ポスト岡崎ケータイ以前

blue [DVD]

blue [DVD]

そもそも「ポストなんちゃら」*1って言葉は乱暴にものごとを括ってしまうやーな言葉であるが、魚喃キリコをポスト岡崎京子(以下P.O.)といって良いのかもよーわからんが、この映画の監督(それから脚本と美術担当)はあきらかにそのように考えておるようで、遠藤の部屋で最初に目に飛び込んでくんのがマイブラ

で、本棚に岡崎京子(と岩館真理子)が並んでて遠藤が桐島に奨めるCDが
High Land, Hard Rain

High Land, Hard Rain

*2
だったりする。
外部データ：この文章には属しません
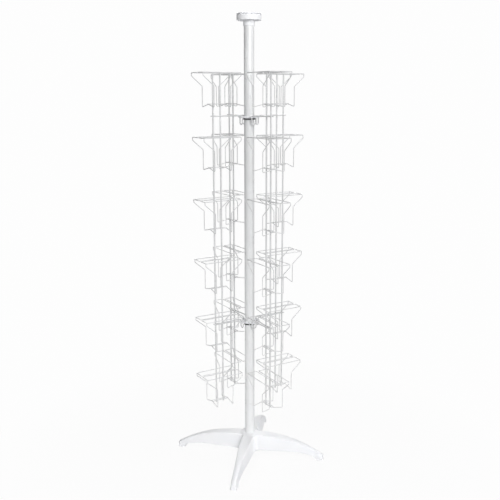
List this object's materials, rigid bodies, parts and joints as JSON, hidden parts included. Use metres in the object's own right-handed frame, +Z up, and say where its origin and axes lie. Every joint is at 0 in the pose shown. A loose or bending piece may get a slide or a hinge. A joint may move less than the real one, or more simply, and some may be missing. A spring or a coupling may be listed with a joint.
{
  "type": "rotating display rack",
  "caption": "Floor-standing white wire card rack: a steel pole on a four-legged base carries wire panels with flared two-sided trays that turn together about the pole.",
  "frame": {"origin": "on the floor, at the pole's axis, under the middle of the base", "axes": "+Z up along the pole; at rest the four panels stand along +X, +Y, -X and -Y, and the base's legs lie between them, the first one 47.3 degrees from +X towards +Y"},
  "size_m": [0.4638, 0.4638, 1.742],
  "materials": {
    "pole_paint": "smooth white powder coat, satin gloss",
    "wire_coat": "white powder coat on welded wire, slightly thick at bends and welds",
    "moulded_plastic": "white moulded plastic, fine grain, soft sheen",
    "black_nylon": "black nylon, turned",
    "foot_rubber": "matt light grey rubber",
    "zinc_steel": "zinc-plated steel"
  },
  "bodies": {
    "stand": {"base_star": "moulded_plastic", "foot_pad_1": "foot_rubber", "foot_pad_2": "foot_rubber", "foot_pad_3": "foot_rubber", "foot_pad_4": "foot_rubber", "pole": "pole_paint", "pole_plug": "zinc_steel", "base_bolt": "zinc_steel", "base_washer": "zinc_steel", "cap_disc": "moulded_plastic", "cap_sleeve": "moulded_plastic", "lower_collar": "black_nylon", "lower_collar_screw": "zinc_steel", "upper_collar": "black_nylon", "upper_collar_screw": "zinc_steel"},
    "carousel": {"lower_ring": "moulded_plastic", "lower_bush": "black_nylon", "upper_ring": "moulded_plastic", "upper_bush": "black_nylon"},
    "panel_1": {"panel_1_frame": "wire_coat", "panel_1_tray_1": "wire_coat", "panel_1_tray_2": "wire_coat", "panel_1_tray_3": "wire_coat", "panel_1_tray_4": "wire_coat", "panel_1_tray_5": "wire_coat", "panel_1_tray_6": "wire_coat"},
    "panel_2": {"panel_2_frame": "wire_coat", "panel_2_tray_1": "wire_coat", "panel_2_tray_2": "wire_coat", "panel_2_tray_3": "wire_coat", "panel_2_tray_4": "wire_coat", "panel_2_tray_5": "wire_coat", "panel_2_tray_6": "wire_coat"},
    "panel_3": {"panel_3_frame": "wire_coat", "panel_3_tray_1": "wire_coat", "panel_3_tray_2": "wire_coat", "panel_3_tray_3": "wire_coat", "panel_3_tray_4": "wire_coat", "panel_3_tray_5": "wire_coat", "panel_3_tray_6": "wire_coat"},
    "panel_4": {"panel_4_frame": "wire_coat", "panel_4_tray_1": "wire_coat", "panel_4_tray_2": "wire_coat", "panel_4_tray_3": "wire_coat", "panel_4_tray_4": "wire_coat", "panel_4_tray_5": "wire_coat", "panel_4_tray_6": "wire_coat"}
  },
  "joints": [
    {"name": "carousel_turn", "type": "hinge", "parent": "stand", "child": "carousel", "pos_m": [0, 0, 1.3655], "axis": [0, 0, 1], "continuous": true},
    {"name": "panel_1_lift", "type": "slide", "parent": "carousel", "child": "panel_1", "axis": [0, 0, 1], "range_m": [0, 0.035]},
    {"name": "panel_2_lift", "type": "slide", "parent": "carousel", "child": "panel_2", "axis": [0, 0, 1], "range_m": [0, 0.035]},
    {"name": "panel_3_lift", "type": "slide", "parent": "carousel", "child": "panel_3", "axis": [0, 0, 1], "range_m": [0, 0.035]},
    {"name": "panel_4_lift", "type": "slide", "parent": "carousel", "child": "panel_4", "axis": [0, 0, 1], "range_m": [0, 0.035]}
  ]
}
おそらく桐島が日本家屋で黄昏てるってのも「岡崎京子」的(『グーグーだって』にもあったんで大島弓子的とも言える)な表現だといえる。たーだ、この映画の制作者の素晴らしいところは、この物語をその枠に押し込めて終わるのではなく、おそらく連想されるであろうもう一つの巨星吉田秋生(中原俊監督のあの映画も含めて)にも目配せをしているところである。主人公桐島に姉の美和子(原沙知絵と並ぶP.O.顔女優)ではなく市川美日子を配したこともそうなのだが、吉田の鎌倉に代表される太平洋側を向こう似まわして日本海をしっとりとしかもさほど重たくもなく映し出したとこなんかの志が、翌年美日子が出演した『ラバーズキス』とは比べもんにならないほど高い。そういや桐島と遠藤が商店街を歩くシーンで美日子と小西真奈美で足の運びが違ってた、おんなじモデル出身なのに。あれは演出か?

映っちゃうものと録れちゃうもの

見ててずっと思ってたんだけど、この映画ってことのほか生活音その他のSEの音量が大きい。部屋やバスのシーンで、そこまで必要かというほど走行音が聞こえてくる。
これはマンガの実写化のムツカシサを逆手に取ったのではないだろうか。原作の『Blue』は山田紫ばりの静謐さを表してるかのごとく紙面が白い(背景が書いていない)。おそらく読者はその後ろの音は思いっきりミュートされてるもんとして読んでいるはずだ。しかし、それを再現しようとするなら会話のアップのみホワイトバックで撮るなんていう、それこそ白々しいことでもしない無理だ。もう背景は映っちゃうしかない。ならば背景音も録っちゃうしかないし。しっかり流しちゃうしかないってことだったんではないのか。だって主な登場人物の音にかぶっていいのは声以外の音だけであるってな確固たる信念がなければ教室や通学中の女子高生があんなに静かなはずはないではないか。
あと感心したのが、劇場公開映画としてはビスタ画面なんだけど、中高生が部屋で視ることも考えてなのか、4:3画面にも心配りがしてあって、それでなおかつ微妙に中心から外したとこに人を配置する場面が多いんだけど。校庭で中野にバイバイした桐島が遠ざかる際のルートがその縁ギリかギリアウトをうまーく行ってる点。


でも、これ2時間近くもある必要あったのかとは思った。



あ、ケータイのことはどーでもいいや!
※とにもかくにも特典映像の作者魚喃キリコが典子さん系の麗し人だったに驚き。